And that's one reason we have a climate “spiral of silence.”

The media report from Wrightsville Beach, NC ahead of Hurricane Florence on September 12, 2018. CREDIT: Mark Wilson/Getty Images.
The media report from Wrightsville Beach, NC ahead of Hurricane Florence on September 12, 2018. CREDIT: Mark Wilson/Getty Images.

The major television networks continue to downplay the role climate change plays in catastrophic superstorms like Florence, a new analysis finds.

That makes them complicit in the country’s ongoing failure to respond decisively to the gravest preventable threat we face today.

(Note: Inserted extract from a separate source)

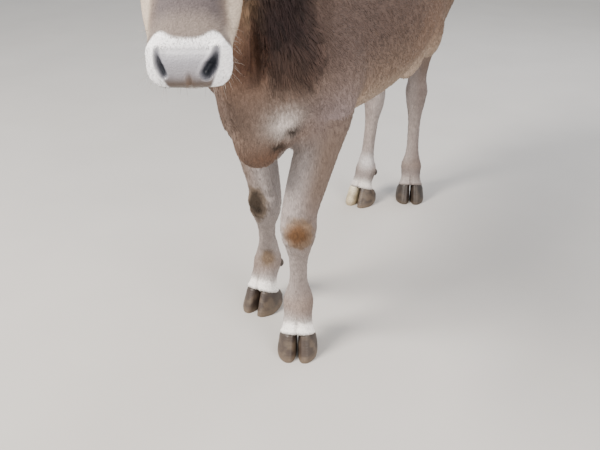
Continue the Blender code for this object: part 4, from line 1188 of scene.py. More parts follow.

A new analysis by Media Matters for America looking at the TV coverage of Hurricane Florence from September 7 to 19 found that “ABC failed to air a single segment that mentioned the links between climate change and hurricanes like Florence.” NBC had one segment and CBS, two.

TV news downplayed the Link between climate change and Hurricane Florence. CREDIT:  Melissa Joskow/Media Matters.
TV news downplayed the Link between climate change and Hurricane Florence. CREDIT: Melissa Joskow/Media Matters.

Of the three major cable channels, MSNBC aired four pieces on the climate-hurricane link, while CNN ran two. Fox News aired the most, six pieces, “but these either downplayed or outright dismissed the link between climate change and hurricanes.”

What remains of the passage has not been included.